Ed Sullivan's Rock 'N' Roll Classics
(Rhino DVD) It's amusing to think that in another 20 years David Letterman's
Late Show, which is taped at the Ed Sullivan Theater, might be reduced to a 9-DVD box set of its live musical performances. After all,
The Dick Cavett Show was recently telescoped down to a sole DVD featuring both of Jimi Hendrix's guest spots. Television history is nothing if not reductive. "Reductive" might not be the first word that comes to mind after couching it through nearly nine hours of
Ed Sullivan's Rock 'N' Roll Classics, a parade of pop music history culled from the Sunday night variety program's 22-year run. (Old "Stone Face" was canceled in 1970, though his "reallybigshoe" continued in a series of CBS specials.) "Fascinating" is a better descriptor of Rhino's latest ambitious undertaking, "frustrating" coming in a close second.
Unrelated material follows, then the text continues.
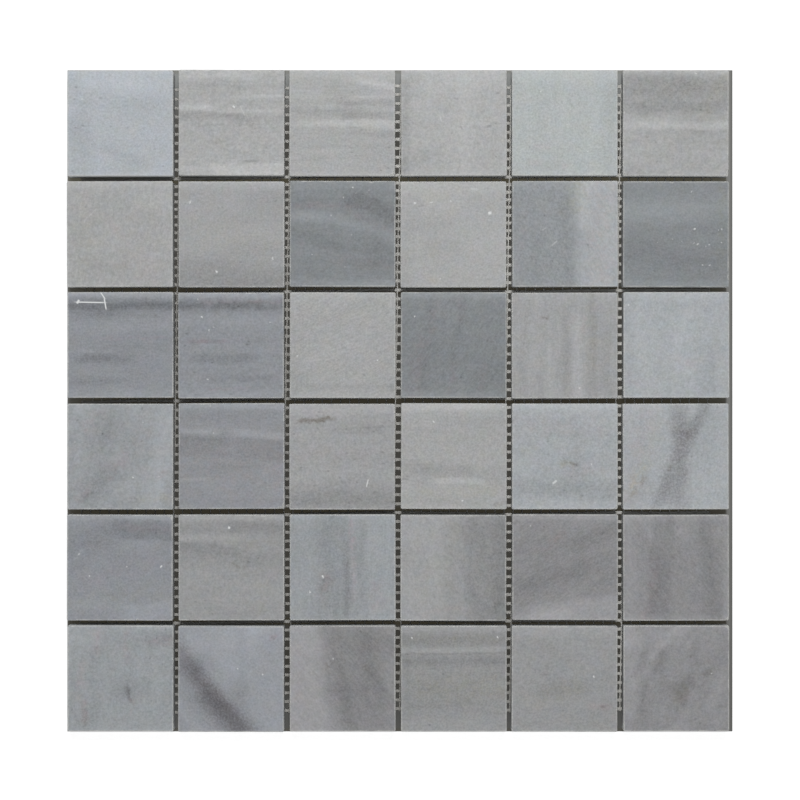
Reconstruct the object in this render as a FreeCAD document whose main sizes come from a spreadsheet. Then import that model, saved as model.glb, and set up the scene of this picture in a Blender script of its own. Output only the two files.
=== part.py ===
"""Mosaic tile sheet: square marble tiles bonded to a net of glass-fibre yarn.

The sheet lies flat. +Z is up, out of the honed faces, and +Y runs towards row 1.
The origin is under the middle of the sheet, on the plane that the net lies on.
All lengths are millimetres and all angles are degrees.
"""
import FreeCAD, Part
import math
import os

import Sketcher

# Driving dimensions, each on a line of its own in the spreadsheet
SIZES = {
    # Tiles: sawn square, honed, with the arrises just taken off
    "rows": 6,
    "columns": 6,
    "tile_side": 48.0,
    "tile_thick": 10.0,
    "joint_width": 2.4,
    "corner_round": 0.7,
    "arris": 0.35,
    # How far a tile strays from its true place and turn when the sheet is laid up
    "setting_error": 0.15,
    "turn_error": 0.15,
    # Lower layer of the net: cross yarns, left to right
    "weft_pitch": 4.0,
    "weft_width": 1.5,
    "weft_thick": 0.3,
    # Upper layer of the net: long yarns, which lean a little to one side
    "warp_pitch": 4.15,
    "warp_width": 0.9,
    "warp_thick": 0.3,
    "warp_lean": 1.0,
    # The net stops short of the tiles: first and last yarns, and the loose ends past them
    "net_inset_side": 8.5,
    "net_inset_end": 7.5,
    "yarn_tail": 1.2,
    # The net is bonded a little to the left of the sheet's middle
    "net_shift": 1.4,
}

# Lengths worked out from the driving dimensions, as the expressions that bind the model
TILE_PITCH = "(Sizes.tile_side + Sizes.joint_width)"
SHEET_ACROSS = "(Sizes.columns * Sizes.tile_side + (Sizes.columns - 1) * Sizes.joint_width)"
SHEET_UP = "(Sizes.rows * Sizes.tile_side + (Sizes.rows - 1) * Sizes.joint_width)"
WEFT_SPACES = "floor((%s - 2 * Sizes.net_inset_end) / Sizes.weft_pitch)" % SHEET_UP
WARP_SPACES = "floor((%s - 2 * Sizes.net_inset_side) / Sizes.warp_pitch)" % SHEET_ACROSS
WEFT_SPAN = "(%s * Sizes.weft_pitch)" % WEFT_SPACES
WARP_SPAN = "(%s * Sizes.warp_pitch)" % WARP_SPACES
NET_THICK = "(Sizes.weft_thick + Sizes.warp_thick)"

# Waves that give every tile its own small stray, the same at each build: across, up, turn
STRAY_WAVES = ((2.3, 4.1, 0.4), (3.7, 1.9, 1.3), (1.7, 5.3, 2.6))

# A sketch's own origin, as constraints name it
ORIGIN_POINT = (-1, 1)

TOUCH = 1e-6


def make_sheet(doc):
    """Puts the driving dimensions in the document's spreadsheet."""
    sheet = doc.addObject("Spreadsheet::Sheet", "Sizes")
    for line, (alias, value) in enumerate(SIZES.items(), start=1):
        sheet.set("A%d" % line, alias)
        sheet.set("B%d" % line, str(value))
        sheet.setAlias("B%d" % line, alias)
    doc.recompute()
    return sheet


def origin_feature(body, role):
    """The body's own origin plane or axis with the given role."""
    for feature in body.Origin.OriginFeatures:
        if feature.Role == role:
            return feature
    raise ValueError("no origin feature " + role)


def new_sketch(body, name, plane):
    sketch = body.newObject("Sketcher::SketchObject", name)
    sketch.AttachmentSupport = [(origin_feature(body, plane), "")]
    sketch.MapMode = "FlatFace"
    return sketch


def add_rectangle(sketch, left, bottom, right, top):
    """Four joined sides: 0 bottom, 1 right, 2 top and 3 left."""
    corners = [FreeCAD.Vector(*corner, 0) for corner in
               ((left, bottom), (right, bottom), (right, top), (left, top))]
    for side, kind in enumerate(("Horizontal", "Vertical", "Horizontal", "Vertical")):
        sketch.addGeometry(Part.LineSegment(corners[side], corners[(side + 1) % 4]), False)
        sketch.addConstraint(Sketcher.Constraint(kind, side))
    for side in range(4):
        sketch.addConstraint(Sketcher.Constraint("Coincident", side, 2, (side + 1) % 4, 1))


def drive(sketch, name, expression, kind, *places):
    """Adds a dimension to a sketch and binds it to the spreadsheet."""
    start = sketch.getPoint(places[0], places[1])
    end = sketch.getPoint(places[2], places[3])
    value = (end - start).x if kind == "DistanceX" else (end - start).y
    index = sketch.addConstraint(Sketcher.Constraint(kind, *places, value))
    sketch.renameConstraint(index, name)
    sketch.setExpression("Constraints." + name, expression)


def stray(row, column, wave):
    """A number between -1 and 1, a tile's share of the setting error."""
    along, down, phase = wave
    return math.sin(along * column + down * row + phase)


def is_upright(edge):
    first, last = edge.Vertexes[0].Point, edge.Vertexes[-1].Point
    return math.hypot(first.x - last.x, first.y - last.y) < TOUCH


def is_at_height(edge, height):
    return all(abs(vertex.Point.z - height) < TOUCH for vertex in edge.Vertexes)


def edge_names(shape, wanted):
    return ["Edge%d" % (number + 1) for number, edge in enumerate(shape.Edges) if wanted(edge)]


def make_tile(doc, row, column):
    """One marble tile: a sawn square slab, its corners rounded and its top arris taken off."""
    name = "tile_r%d_c%d" % (row + 1, column + 1)
    body = doc.addObject("PartDesign::Body", name)
    body.Label = name

    outline = new_sketch(body, name + "_outline", "XY_Plane")
    half = SIZES["tile_side"] / 2
    add_rectangle(outline, -half, -half, half, half)
    outline.addConstraint(Sketcher.Constraint("Symmetric", 0, 1, 2, 1, *ORIGIN_POINT))
    drive(outline, "across", "Sizes.tile_side", "DistanceX", 0, 1, 0, 2)
    drive(outline, "up", "Sizes.tile_side", "DistanceY", 1, 1, 1, 2)

    slab = body.newObject("PartDesign::Pad", name + "_slab")
    slab.Profile = outline
    slab.setExpression("Length", "Sizes.tile_thick")
    doc.recompute()

    corners = body.newObject("PartDesign::Fillet", name + "_corners")
    corners.Base = (slab, edge_names(slab.Shape, is_upright))
    corners.setExpression("Radius", "Sizes.corner_round")
    doc.recompute()

    top = slab.Shape.BoundBox.ZMax
    arris = body.newObject("PartDesign::Chamfer", name + "_arris")
    arris.Base = (corners, edge_names(corners.Shape, lambda edge: is_at_height(edge, top)))
    arris.setExpression("Size", "Sizes.arris")

    across, up, turn = [stray(row, column, wave) for wave in STRAY_WAVES]
    place = "(%d - (Sizes.%s - 1) / 2) * %s + Sizes.setting_error * %.3f"
    body.setExpression("Placement.Base.x", place % (column, "columns", TILE_PITCH, across))
    body.setExpression("Placement.Base.y", "-(" + place % (row, "rows", TILE_PITCH, up) + ")")
    body.setExpression("Placement.Base.z", NET_THICK)
    body.setExpression("Placement.Rotation.Angle", "Sizes.turn_error * %.3f" % turn)
    return body


def add_yarn_section(sketch, kind):
    """Flat section of a coated yarn, standing on the sketch's level axis."""
    width, thick = SIZES[kind + "_width"], SIZES[kind + "_thick"]
    add_rectangle(sketch, -width / 2, 0, width / 2, thick)
    sketch.addConstraint(Sketcher.Constraint("Symmetric", 0, 1, 0, 2, *ORIGIN_POINT))
    drive(sketch, "width", "Sizes.%s_width" % kind, "DistanceX", 0, 1, 0, 2)
    drive(sketch, "thick", "Sizes.%s_thick" % kind, "DistanceY", 1, 1, 1, 2)


def make_yarns(doc, kind, plane, across, spaces, span, length):
    """One layer of the net: a yarn padded to its length, and repeated side by side."""
    name = "net_" + kind
    body = doc.addObject("PartDesign::Body", name)
    body.Label = name
    body.AllowCompound = True

    section = new_sketch(body, name + "_section", plane)
    add_yarn_section(section, kind)
    section.setExpression("AttachmentOffset.Base.x", "-%s / 2" % span)

    yarn = body.newObject("PartDesign::Pad", name + "_yarn")
    yarn.Profile = section
    yarn.SideType = "Symmetric"
    yarn.setExpression("Length", length)
    doc.recompute()

    layer = body.newObject("PartDesign::LinearPattern", name + "_layer")
    layer.Originals = [yarn]
    layer.Direction = (origin_feature(body, across), [""])
    layer.Mode = "Spacing"
    layer.setExpression("Offset", "Sizes.%s_pitch" % kind)
    layer.setExpression("Occurrences", spaces + " + 1")
    body.Tip = layer
    body.setExpression("Placement.Base.x", "-Sizes.net_shift")
    return body


def make_net(doc):
    """The two yarn layers, the cross yarns below and the long yarns on them."""
    weft = make_yarns(doc, "weft", "YZ_Plane", "Y_Axis", WEFT_SPACES, WEFT_SPAN,
                      WARP_SPAN + " + 2 * Sizes.yarn_tail")
    warp = make_yarns(doc, "warp", "XZ_Plane", "X_Axis", WARP_SPACES, WARP_SPAN,
                      WEFT_SPAN + " + 2 * Sizes.yarn_tail")
    warp.setExpression("Placement.Base.z", "Sizes.weft_thick")
    warp.setExpression("Placement.Rotation.Angle", "-Sizes.warp_lean")
    return [weft, warp]


def check(doc, pieces):
    """Stops unless every object was made and every piece is sound."""
    for item in doc.Objects:
        if "Invalid" in item.State or "Error" in item.State:
            raise RuntimeError("%s failed: %s" % (item.Label, item.State))
    for piece in pieces:
        if piece.Shape.isNull() or not piece.Shape.isValid():
            raise RuntimeError(piece.Label + " is not a sound solid")


def main():
    doc = FreeCAD.newDocument("MosaicTileSheet")
    make_sheet(doc)
    pieces = [
        make_tile(doc, row, column)
        for row in range(SIZES["rows"])
        for column in range(SIZES["columns"])
    ]
    pieces += make_net(doc)
    doc.recompute()
    check(doc, pieces)

    os.makedirs("parts", exist_ok=True)
    for piece in pieces:
        piece.Shape.exportStep("parts/%s.step" % piece.Label)
        print(piece.Label, len(piece.Shape.Solids), "solids", round(piece.Shape.Volume, 1), "mm3")


main()
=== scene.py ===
"""The mosaic tile sheet as it looks: honed marble tiles on a net of glass-fibre yarn.

The sheet lies flat and the camera looks straight down on it, with row 1 at the top of
the picture. Sizes in tables and materials are millimetres; Blender's own are metres.
"""

import math

import bmesh
import bpy
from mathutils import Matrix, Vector, noise


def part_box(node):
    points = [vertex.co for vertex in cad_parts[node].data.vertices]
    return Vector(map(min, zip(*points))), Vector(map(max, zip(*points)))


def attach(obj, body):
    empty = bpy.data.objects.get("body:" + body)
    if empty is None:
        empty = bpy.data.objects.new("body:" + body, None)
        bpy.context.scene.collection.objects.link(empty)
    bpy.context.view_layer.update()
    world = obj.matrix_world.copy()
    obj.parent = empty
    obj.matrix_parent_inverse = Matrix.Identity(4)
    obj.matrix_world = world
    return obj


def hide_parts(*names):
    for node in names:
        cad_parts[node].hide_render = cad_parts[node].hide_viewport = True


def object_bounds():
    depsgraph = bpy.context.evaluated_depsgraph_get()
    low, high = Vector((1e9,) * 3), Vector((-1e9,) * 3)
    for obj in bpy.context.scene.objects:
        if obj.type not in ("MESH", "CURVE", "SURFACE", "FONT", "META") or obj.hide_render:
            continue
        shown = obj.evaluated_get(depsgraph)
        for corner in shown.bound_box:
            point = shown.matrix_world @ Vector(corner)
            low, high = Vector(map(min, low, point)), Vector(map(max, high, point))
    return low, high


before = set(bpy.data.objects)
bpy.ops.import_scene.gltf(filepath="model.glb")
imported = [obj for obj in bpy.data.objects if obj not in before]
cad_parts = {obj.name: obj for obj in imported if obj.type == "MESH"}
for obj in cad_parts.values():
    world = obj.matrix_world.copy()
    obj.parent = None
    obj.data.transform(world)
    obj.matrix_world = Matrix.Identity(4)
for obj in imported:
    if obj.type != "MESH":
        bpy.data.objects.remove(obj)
cad_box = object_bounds()

MM = 0.001
ROWS = 6
COLUMNS = 6
HALF_TILE = 24.0
TILE_PITCH = 50.4

# Heights of the tiles' faces and backs in metres and half the sheet's width in millimetres,
# read from the imported model
TILE_LOW, TILE_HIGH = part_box("tile_r1_c1")
FACE_Z = TILE_HIGH.z
BACK_Z = TILE_LOW.z
SHEET_HALF = cad_box[1].x / MM

# Common to the finishes: how deep their bumps are and how strongly they shine; and to the
# meshes: the distance in metres within which corners are merged
BUMP_DEPTH = 0.05
SPECULAR = 0.4
MERGE = 1e-6


def srgb(red, green, blue):
    """A colour as a screen shows it, 0 to 255, turned into the linear values of a shader."""
    return tuple(
        (v / 255 / 12.92) if v <= 10 else ((v / 255 + 0.055) / 1.055) ** 2.4
        for v in (red, green, blue)
    ) + (1.0,)


# Shades of the stone, as a mason would sort the tiles
SHADES = {
    "frost": srgb(173, 178, 183),
    "cloud": srgb(170, 171, 171),
    "lichen": srgb(174, 179, 179),
    "pearl": srgb(162, 163, 163),
    "haze": srgb(164, 168, 171),
    "dove": srgb(156, 157, 158),
    "steel": srgb(149, 153, 156),
    "ash": srgb(146, 147, 148),
    "pewter": srgb(139, 142, 147),
    "flint": srgb(136, 136, 138),
    "slate": srgb(129, 133, 136),
}
WHITE_CALCITE = srgb(224, 226, 226)
BRUISED_EDGE = srgb(206, 206, 202)
# Sawn sides are paler, and paler still as painted light on the joints' walls
SAWN_SIDE_WITH_PAINTED_LIGHT = srgb(200, 202, 202)
ADHESIVE_FILM = srgb(176, 176, 166)
YARN_DULL = srgb(198, 196, 190)
YARN_BRIGHT = srgb(232, 231, 227)
YARN_SOILED = srgb(174, 170, 161)
# Painted shade on the yarns, towards the sheet's lower left
YARN_PAINTED_SHADE = srgb(104, 101, 95)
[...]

Watching Elvis Presley make funny faces with his matinee-idol visage in 1956 is to understand the cultural sea change he triggered. The same goes for Buddy Holly, the Beatles, and the Rolling Stones. The luminaries of the Motown stable, most supplying live vocal magic over pre-recorded backing tracks, give a precious glimpse at an American legacy currently being revisited. Unfortunately, for every Jackie Wilson marvel, there's a novelty landmine like Dino, Desi & Billy, who were apparently muscled onto the show by Mrs. Desi Arnaz, aka Lucille Ball, who bows from the studio audience. More problematic are the sometimes-arbitrary individual disc groupings (Volume 6, "Love Songs"), the trampolining of eras in those groupings, and a glitch for which there's no excuse: repeated segments. Neither does a listing of songs appear on the box itself. Producer Andrew Solt has done a credible job of contextualizing each clip, but the snappy music/visuals wrapping around the star turns will snap viewers too. Worse still, as the Sixties progress, live time capsules like James Brown, Jerry Lee Lewis, and the Beach Boys give way to more and more lip-synced eye-rollers with wondrous stage sets. (B.J. Thomas getting drenched by "Raindrops" falling on his head is hilariously fitting.) A supplemental doc beyond the five-minute archival Sullivan interview, and 30-minute reminisce with John Moffitt, one the show's directors, would have been nice. Even then, however, any Animals appearance and the entirety of the "San Francisco Scene" segment is "fabulous."